3 min read

Links / 2022-09-23

My second email to friends on open+ML. Archived here with only light edits.

[Ed.: this was originally sent to a private mailing list, but archived here with only light edits.]

Note that I am learning as I go here, so you may see older links, not just things that happened this week.

If you’re just catching up…

This space is moving as fast as anything I can remember. So you can be forgiven if you were doing your actual job, looked up, and were completely lost.

This article on prompts is a good place to start if you’ve been busy the past few months and are trying to understand the tech and how it is being used. It also includes a good roundup of various responsive initiatives.

OSI-open speech-to-text model from OpenAI

Despite the name, OpenAI has not been very open, as a general rule—either not releasing things at all, or not releasing things under licenses that are open as we understand open. This week they released a speech-to-text model that is actually MIT: https://openai.com/blog/whisper/

The model cards for this release indicate few ethical risks. So this may be a chang in license strategy for OpenAI, or simply a change for this particular low-risk model.

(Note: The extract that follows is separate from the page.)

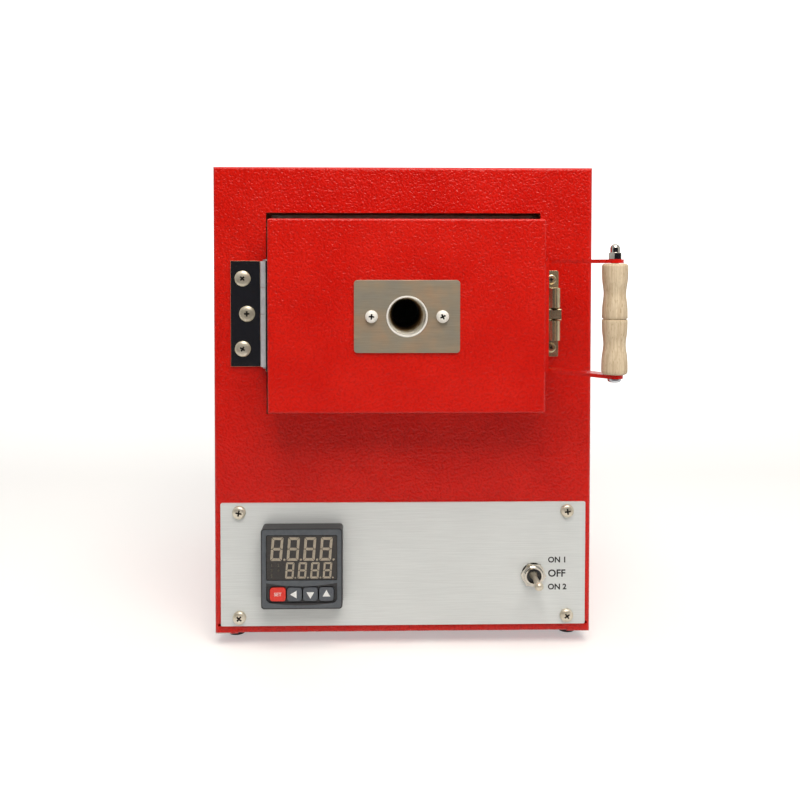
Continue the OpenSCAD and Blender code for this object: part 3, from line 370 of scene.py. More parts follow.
# Cold rolled steel with bright zinc: pale grey with a faint bluish spangle
def makeZinc():
    finish, tree, shader, place = startFinish("brightZinc", 1, 0.3)
    spangle = addNode(tree, "TexVoronoi", Vector=place, Scale=per(3))
    grain = addNode(tree, "TexNoise", Vector=place, Scale=per(0.5), Detail=4.0)
    tint = addNode(tree, "ValToRGB", {"stops": ((0.1, "#c3c6cb"), (0.9, "#a3a7ae"))}, Fac=spangle)
    rough = addNode(tree, "MapRange", Value=grain, To_Min=0.22, To_Max=0.42)
    skin = addNode(tree, "Bump", Height=grain, Strength=0.3, Distance=0.01 * mm)
    connect(tree, shader, {"Base Color": tint, "Roughness": rough, "Normal": skin})
    return finish


# Nickel plated steel, polished: mirror bright, with small smears and pits
def makeNickel(name, light, dark, sharp, dull):
    finish, tree, shader, place = startFinish(name, 1, sharp)
    smear = addNode(tree, "TexNoise", Vector=place, Scale=per(5), Detail=4.0, Roughness=0.6)
    pits = addNode(tree, "TexNoise", Vector=place, Scale=per(1.1), Detail=3.0)
    tint = addNode(tree, "ValToRGB", {"stops": ((0.3, light), (0.75, dark))}, Fac=smear)
    rough = addNode(tree, "MapRange", Value=smear, To_Min=sharp, To_Max=dull)
    skin = addNode(tree, "Bump", Height=pits, Strength=0.4, Distance=0.008 * mm)
    connect(tree, shader, {"Base Color": tint, "Roughness": rough, "Normal": skin})
    return finish


# Mild steel that has been hot: a brown scale with straw patches
def makeScaled():
    finish, tree, shader, place = startFinish("heatScaledSteel", 0.6, 0.6)
    patch = addNode(tree, "TexNoise", Vector=place, Scale=per(14), Detail=5.0, Roughness=0.6)
    grit = addNode(tree, "TexNoise", Vector=place, Scale=per(0.7), Detail=4.0)
    tint = addNode(tree, "ValToRGB",
                   {"stops": ((0.3, "#5f4533"), (0.52, "#8a6446"), (0.72, "#9c8163"))}, Fac=patch)
    skin = addNode(tree, "Bump", Height=grit, Strength=0.5, Distance=0.03 * mm)
    connect(tree, shader, {"Base Color": tint, "Normal": skin})
    return finish


# Austenitic stainless sheet, belt ground, then warmed by the heat behind it: grey, with
# straw clouds, and fine scratches along its length
def makeStainless():
    finish, tree, shader, place = startFinish("groundStainless", 0.45, 0.4)
    along = addNode(tree, "Mapping", Vector=place, Scale=(0.04, 1, 1))
    lines = addNode(tree, "TexNoise", Vector=along, Scale=per(0.4), Detail=3.0, Roughness=0.6)
    cloud = addNode(tree, "TexNoise", Vector=place, Scale=per(15), Detail=3.0)
    tint = addNode(tree, "ValToRGB",
                   {"stops": ((0.32, "#a39d8e"), (0.52, "#ada08b"), (0.72, "#bda184"))}, Fac=cloud)
    scratch = addNode(tree, "MapRange", Value=lines, From_Min=0.3, From_Max=0.7, To_Min=0.55,
                      To_Max=1.0)
    ground = addNode(tree, "Mix", {"data_type": "RGBA", "blend_type": "MULTIPLY"}, 2, _0=0.35,
                     _6=tint, _7=scratch)
    rough = addNode(tree, "MapRange", Value=lines, To_Min=0.28, To_Max=0.5)
    skin = addNode(tree, "Bump", Height=lines, Strength=0.4, Distance=0.008 * mm)
    connect(tree, shader, {"Base Color": ground, "Roughness": rough, "Normal": skin})
    return finish


# Aluminium sheet, brushed and clear anodised: matt silver grey, with satin lines that are
# 0.15 mm apart on the real one and drawn at 0.35 mm so that they show
def makeBrushedAluminium():
    finish, tree, shader, place = startFinish("brushedAnodisedAluminium", 0.2, 0.48)
    along = addNode(tree, "Mapping", Vector=place, Scale=(0.02, 1, 1))
    lines = addNode(tree, "TexNoise", Vector=along, Scale=per(0.35), Detail=4.0, Roughness=0.6)
    cloud = addNode(tree, "TexNoise", Vector=place, Scale=per(45), Detail=2.0)
    streak = addNode(tree, "ValToRGB", {"stops": ((0.35, "#ccd1d1"), (0.65, "#dee3e3"))}, Fac=lines)
    tint = addNode(tree, "ValToRGB", {"stops": ((0.3, "#d8dddd"), (0.7, "#d0d5d5"))}, Fac=cloud)
    sheet = addNode(tree, "Mix", {"data_type": "RGBA"}, 2, _0=0.5, _6=tint, _7=streak)
    rough = addNode(tree, "MapRange", Value=lines, To_Min=0.4, To_Max=0.58)
    skin = addNode(tree, "Bump", Height=lines, Strength=0.3, Distance=0.006 * mm)
    connect(tree, shader, {"Base Color": sheet, "Roughness": rough, "Normal": skin})
    return finish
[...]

(If you’re curious about OpenAI’s history in this area, this article about BLOOM starts with a good summary of OpenAI’s history on ‘open’.)

Guide to the RAIL licenses

I was still on summer sabbatical when the RAIL “ethical AI” licenses were released, and still haven’t had a chance to read them, but here’s their guide to them. Even if you’re not a fan of non-OSI-open licenses, this is worth reading for the technical analysis (eg, distinguishing between various places where license restrictions might bite) and simply as a pretty good model for how a new public license class can be explained. There’s also a more academic-style paper on them.

Striking note, BTW: I see zero familiar names in any of this work. Is that a bad sign for this community (broadly, not just this list but FSF, FSF-E, OSI, etc.) and the success (or lack thereof) of our outreach? Or just natural sign of growth?

The UK published a consultation on IP and copyright that generally says “we don’t need to do anything, yet”. As one exception, it says it plans to create a copyright exception permitting text and data mining, which would likely make ML model creation more clearly legal under copyright in the UK. (Training may still be subject to non-copyright rules, and outputs from the model would still be subject to copyright…)

For an older analysis of how the EU’s similar exception works, Felix Reda’s post on Copilot is a useful primer, concluding that Copilot’s training was not infringing in the EU. I would love to hear from any EU attorneys how this and the database directive interact!

Introduction to participation in AI governance

OSI-open and FSF-free often imply public or transparent governance, but neither org has ever formally included that in their definitions. Many AI orgs are at least talking about participation, and pondering what a formal definition of good practices might look like.

Here’s a good primer about some of the issues, with authors from Mozilla and Google. While it’s a good framework, I do have to wonder if there will be a race-to-the-bottom in this area as in others: projects with (B?)DFL-style leadership will almost certainly iterate more quickly.

An artist registered a US copyright in a graphic novel (example page), under their own name, noting in the application that they’d used AI to generate the art. The artist also said, on Instagram, that a lawyer friend had told them that this was “precedent-setting”.

Facially, this is uninteresting: it’s an artist, using a tool, and so not at odds with recent Copyright Office statements rejecting a filing “in the name of” an AI.

I share it anyway because it is going to be common to confuse “I did it with ML” and “the ML did it”, apparently in this case for both the artist and a lawyer. Don’t make that mistake!

Reminder: good lawyers know that copyright is not the only legal issue here (privacy, rights of publicity, etc.), but many clients do not. They’re used to copyright being the primary regulatory modality for software.

Example: an apparent medical privacy violation that was surfaced when a curious patient used https://haveibeentrained.com/ , which searches a commonly-used training set. Some smart programmer friends went immediately to a copyright analysis, and were surprised when I said other laws might supply! Remind clients appropriately :)

Other/misc.

  • Getty bans AI-authored uploads the excuse given here is copyright, but I suspect lots of search tools are going to be simply overwhelmed with ML-authored content and this may give Getty some breathing room to figure out how to handle that from a search and UX perspective.
  • Critical PyTorch project spins out of Meta, lands at LF.
  • The Content Authenticity Initiative has released (a few months back) open source tools to help validate image authenticity. This is not a specifically “anti-“ML initiative, but obviously will become more relevant if deepfake tools become more accessible and effective.
  • Wikimedia’s EU policy groups (a mix of paid and volunteer, mostly independent of WMF’s US HQ) held in March an online essay-debate on use of CC-licensed photos for AI training.